Gesungen wurde auf angemessenem Niveau. Johanna Stojkovic wusste sich als Lady Gladys nicht nur szenisch, sondern mit ihrem dramatischen Sopran auch stimmlich durchzusetzen. Guibee Yang gab ihre koloraturenfeste Freundin Violet. Als Kommandant Eisenhardt war Carsten Süss mit seinem Charaktertenor rollengerecht besetzt, wenngleich ihm noch etwas mehr Beweglichkeit gut zu Gesicht stünde. Thomas Mäthger überzeugte als Verwalter Plumcake ebenso wie Kouta Räsänen mit seiner Stimmgewalt als Vater Thunderbolt. Die Robert-Schumann-Philharmonie unter ihrem Generalmusikdirektor Frank Beermann war mit ihrem locker-leichten, gleichwohl differenzierten Ton ein ausdrucksstarker Anwalt des Komponisten, was sich von der Regie nicht sagen lässt. Die hell ausgeleuchtete Bühne von Francis O'Connor mit ihren Sprit-Zapfsäulen im ersten und dem Bauhaus-Salon im zweiten Akt machte dabei noch durchaus Eindruck, ebenso wie die aufwendigen 20er-Jahre-Garderoben. Doch mehr war leider nicht. Die Inszenierung von Martin Duncan beschränkte sich auf eine direkte Eins zu Eins-Umsetzung der Handlung im gemäßigt modernen Musical-Stil. Das war stellenweise nett, auch mal lustig, aber weit unter dem Niveau des Aberwitzes und der Absurdität der Vorlage. Ironie, Persiflage oder auch nur etwas Pfeffer - Fehlanzeige. Man muss kein Anhänger des Regie-Theaters sein, um bei einem Werk, bei dem es um das knappe Benzin oder um die „Pflichterfüllung“ des Kommandanten geht, doch etwas mehr zu erwarten, als eine platte vordergründige Bebilderung der Handlung.
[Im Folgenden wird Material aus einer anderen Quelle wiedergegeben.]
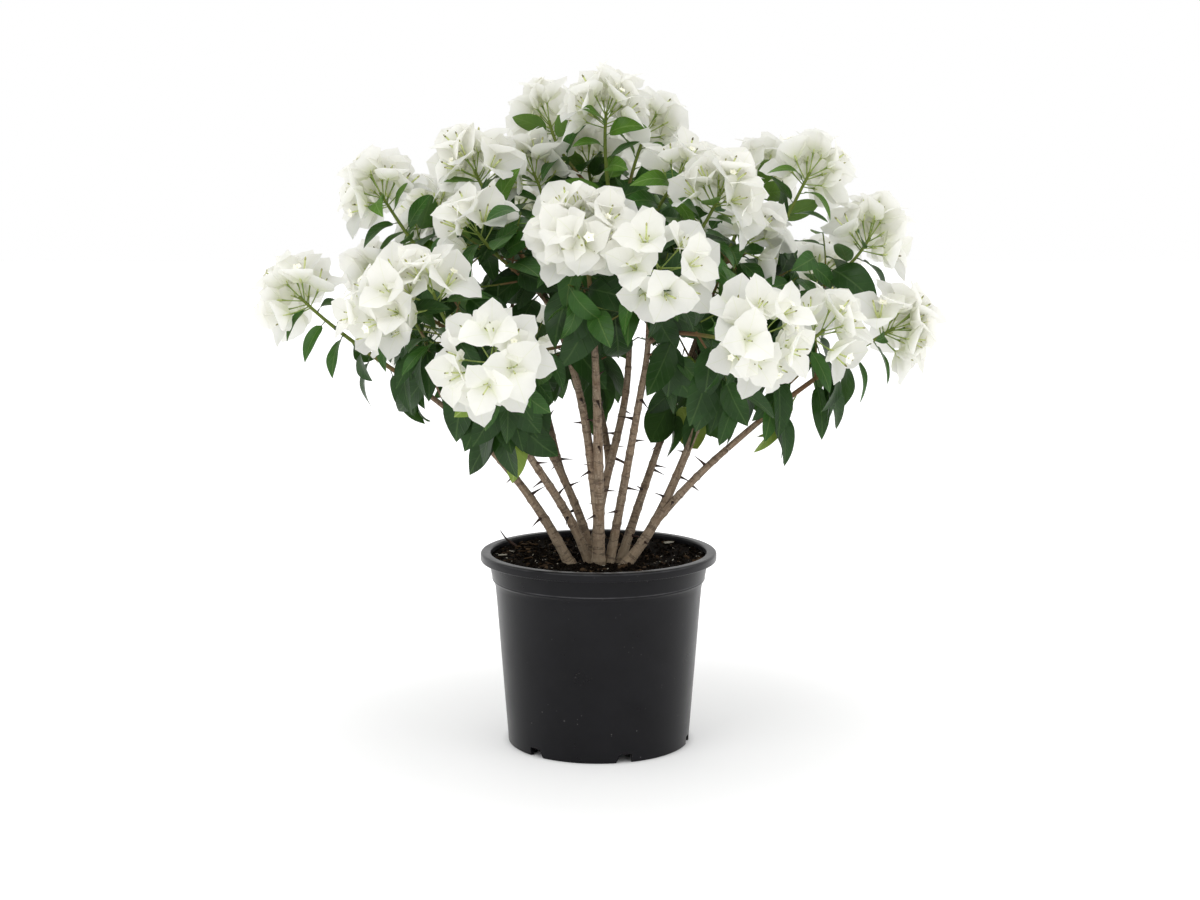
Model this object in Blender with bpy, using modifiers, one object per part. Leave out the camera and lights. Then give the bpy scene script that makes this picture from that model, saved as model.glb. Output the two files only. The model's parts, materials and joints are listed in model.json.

So war es denn nur ein bieder harmloser Abend, eine verschenkte Chance für die Reputation Rezniceks.

Das Publikum im gut besetzten Chemnitzer Opernhaus ließ sich durch derlei Gedanken nicht anfechten, sondern feierte alle Beteiligten, einschließlich des Regie-Teams nach der rund zweistündigen Uraufführung mit kräftigem Beifall und Bravorufen.